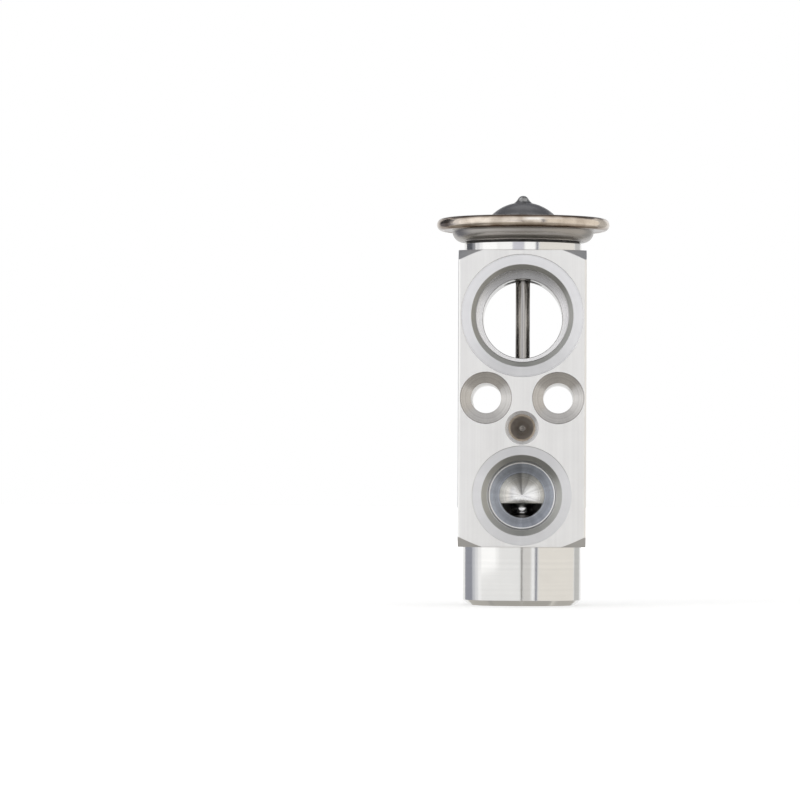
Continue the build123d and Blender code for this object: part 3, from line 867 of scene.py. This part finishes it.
def outlet_cutter(sizes, ports):
    """Outlet mouth and its passage with a rounded end beyond the spindle."""
    outline, finishes = mouth(
        sizes, ports, ports.outlet_spot, ports.outlet_land, ports.outlet_funnel,
        2 * mount_radius("evaporator_outlet_port"), ports.outlet_depth, "outlet_ring", "outlet_funnel",
    )
    passage, curve = ports.outlet_passage / 2, ports.outlet_end_radius
    end = BODY_HIGH.y + ports.outlet_past_axis
    outline += [(passage, ports.outlet_depth)]
    outline += arc((passage - curve, end - curve), curve, 0, 90, 10) + [(0, end)]
    finishes += [INDEX["outlet_bore"]] * (len(outline) - 1 - len(finishes))
    return cutter(outline, finishes, from_rear(*mount_centre("evaporator_outlet_port")), steps=192)


def bolt_cutters(sizes, ports):
    """Two bolt holes with coned seats in the front face."""
    hole = MOUNTS["fixing_bolts"]["dims"]["hole_r_mm"] * MM
    seat, edge = ports.bolt_seat / 2, 2 * sizes.edge_break
    cone_end = ports.bolt_seat_depth + (seat - hole) / math.tan(ports.drill_angle / 2)
    outline = [
        (0, -OVER), (seat + edge, -OVER), (seat + edge, 0), (seat, edge), (seat, ports.bolt_seat_depth),
        (hole, cone_end), (hole, BODY_DEPTH - edge), (hole + edge, BODY_DEPTH),
        (hole + edge, BODY_DEPTH + OVER), (0, BODY_DEPTH + OVER),
    ]
    made = []
    for finish, centre in zip(("seat_left", "seat_right"), bolt_centres()):
        finishes = [INDEX[finish]] * 5 + [INDEX["bolt_bore"]] * 2 + [INDEX["block_skin"]] * 2
        made.append(cutter(outline, finishes, from_front(*centre), steps=128))
    return made


def tapped_cutter(sizes, ports):
    """Blind tapped hole with its countersink and the small ring that the drill left in its floor."""
    hole, floor, sink = mount_radius("clamp_plate_thread"), ports.tapped_depth, ports.tapped_sink / 2
    ring_outer, ring_inner, ring_depth = hole * 0.28, hole * 0.2, floor + hole * 0.35
    outline = [
        (0, -OVER), (sink, -OVER), (sink, 0), (hole, sink - hole), (hole, floor), (ring_outer, ring_depth),
        (ring_inner, ring_depth - sizes.edge_break), drill_tip(hole, floor, ports.drill_angle),
    ]
    finishes = [INDEX["tapped_sink"]] * 3 + [INDEX["tapped_hole"]] + [INDEX["tapped_floor"]] * 3
    return cutter(outline, finishes, from_front(*mount_centre("clamp_plate_thread")), steps=96)


def spindle_cutters(sizes):
    """The bores along the spindle axis."""
    _, outlet_z = mount_centre("evaporator_outlet_port")
    _, suction_z = mount_centre("suction_port_front")
    thread, chamber = sizes.adjuster_thread / 2, sizes.chamber_diameter / 2
    orifice, edge, deep = sizes.orifice_diameter / 2, 3 * sizes.edge_break, sizes.adjuster_depth
    lower = [
        (0, -OVER), (thread + edge, -OVER), (thread + edge, 0), (thread, edge), (thread, deep),
        (chamber, deep), (chamber, sizes.chamber_top), (orifice + sizes.orifice_chamfer, sizes.chamber_top),
        (orifice, sizes.chamber_top + sizes.orifice_chamfer), (orifice, outlet_z), (0, outlet_z),
    ]
    pin, rod, pocket = sizes.pin_bore / 2, sizes.rod_bore / 2, sizes.pocket_diameter / 2
    middle = [
        (0, outlet_z), (pin, outlet_z), (pin, sizes.rod_bore_foot), (rod, sizes.rod_bore_foot),
        (rod, sizes.pocket_floor), (pocket, sizes.pocket_floor), (pocket, suction_z - PASSAGE_END),
        (0, suction_z - PASSAGE_END),
    ]
    neck, equaliser = sizes.neck_thread / 2, sizes.equaliser_diameter / 2
    upper = [
        (0, suction_z + PASSAGE_END), (equaliser, suction_z + PASSAGE_END), (equaliser, sizes.neck_floor),
        (neck, sizes.neck_floor), (neck, BODY_HIGH.z + OVER), (0, BODY_HIGH.z + OVER),
    ]
    return [
        cutter(lower, [INDEX["block_turned"]] * 4 + [INDEX["chamber_wall"]] * 6, steps=128),
        cutter(middle, INDEX["chamber_wall"], steps=64),
        cutter(upper, INDEX["block_turned"], steps=128),
    ]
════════
◆ Work instructions ◆
All of the data shown above must be copied exactly.

◆ Result for this task ◆
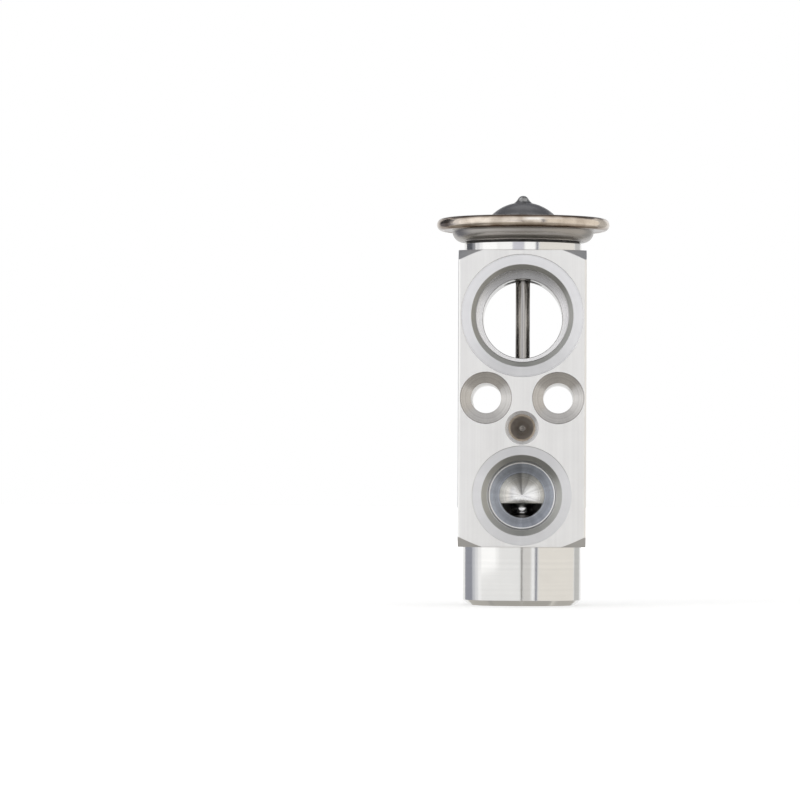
Continue the build123d and Blender code for this object: part 3, from line 867 of scene.py. This part finishes it.
def outlet_cutter(sizes, ports):
    """Outlet mouth and its passage with a rounded end beyond the spindle."""
    outline, finishes = mouth(
        sizes, ports, ports.outlet_spot, ports.outlet_land, ports.outlet_funnel,
        2 * mount_radius("evaporator_outlet_port"), ports.outlet_depth, "outlet_ring", "outlet_funnel",
    )
    passage, curve = ports.outlet_passage / 2, ports.outlet_end_radius
    end = BODY_HIGH.y + ports.outlet_past_axis
    outline += [(passage, ports.outlet_depth)]
    outline += arc((passage - curve, end - curve), curve, 0, 90, 10) + [(0, end)]
    finishes += [INDEX["outlet_bore"]] * (len(outline) - 1 - len(finishes))
    return cutter(outline, finishes, from_rear(*mount_centre("evaporator_outlet_port")), steps=192)


def bolt_cutters(sizes, ports):
    """Two bolt holes with coned seats in the front face."""
    hole = MOUNTS["fixing_bolts"]["dims"]["hole_r_mm"] * MM
    seat, edge = ports.bolt_seat / 2, 2 * sizes.edge_break
    cone_end = ports.bolt_seat_depth + (seat - hole) / math.tan(ports.drill_angle / 2)
    outline = [
        (0, -OVER), (seat + edge, -OVER), (seat + edge, 0), (seat, edge), (seat, ports.bolt_seat_depth),
        (hole, cone_end), (hole, BODY_DEPTH - edge), (hole + edge, BODY_DEPTH),
        (hole + edge, BODY_DEPTH + OVER), (0, BODY_DEPTH + OVER),
    ]
    made = []
    for finish, centre in zip(("seat_left", "seat_right"), bolt_centres()):
        finishes = [INDEX[finish]] * 5 + [INDEX["bolt_bore"]] * 2 + [INDEX["block_skin"]] * 2
        made.append(cutter(outline, finishes, from_front(*centre), steps=128))
    return made


def tapped_cutter(sizes, ports):
    """Blind tapped hole with its countersink and the small ring that the drill left in its floor."""
    hole, floor, sink = mount_radius("clamp_plate_thread"), ports.tapped_depth, ports.tapped_sink / 2
    ring_outer, ring_inner, ring_depth = hole * 0.28, hole * 0.2, floor + hole * 0.35
    outline = [
        (0, -OVER), (sink, -OVER), (sink, 0), (hole, sink - hole), (hole, floor), (ring_outer, ring_depth),
        (ring_inner, ring_depth - sizes.edge_break), drill_tip(hole, floor, ports.drill_angle),
    ]
    finishes = [INDEX["tapped_sink"]] * 3 + [INDEX["tapped_hole"]] + [INDEX["tapped_floor"]] * 3
    return cutter(outline, finishes, from_front(*mount_centre("clamp_plate_thread")), steps=96)


def spindle_cutters(sizes):
    """The bores along the spindle axis."""
    _, outlet_z = mount_centre("evaporator_outlet_port")
    _, suction_z = mount_centre("suction_port_front")
    thread, chamber = sizes.adjuster_thread / 2, sizes.chamber_diameter / 2
    orifice, edge, deep = sizes.orifice_diameter / 2, 3 * sizes.edge_break, sizes.adjuster_depth
    lower = [
        (0, -OVER), (thread + edge, -OVER), (thread + edge, 0), (thread, edge), (thread, deep),
        (chamber, deep), (chamber, sizes.chamber_top), (orifice + sizes.orifice_chamfer, sizes.chamber_top),
        (orifice, sizes.chamber_top + sizes.orifice_chamfer), (orifice, outlet_z), (0, outlet_z),
    ]
    pin, rod, pocket = sizes.pin_bore / 2, sizes.rod_bore / 2, sizes.pocket_diameter / 2
    middle = [
        (0, outlet_z), (pin, outlet_z), (pin, sizes.rod_bore_foot), (rod, sizes.rod_bore_foot),
        (rod, sizes.pocket_floor), (pocket, sizes.pocket_floor), (pocket, suction_z - PASSAGE_END),
        (0, suction_z - PASSAGE_END),
    ]
    neck, equaliser = sizes.neck_thread / 2, sizes.equaliser_diameter / 2
    upper = [
        (0, suction_z + PASSAGE_END), (equaliser, suction_z + PASSAGE_END), (equaliser, sizes.neck_floor),
        (neck, sizes.neck_floor), (neck, BODY_HIGH.z + OVER), (0, BODY_HIGH.z + OVER),
    ]
    return [
        cutter(lower, [INDEX["block_turned"]] * 4 + [INDEX["chamber_wall"]] * 6, steps=128),
        cutter(middle, INDEX["chamber_wall"], steps=64),
        cutter(upper, INDEX["block_turned"], steps=128),
    ]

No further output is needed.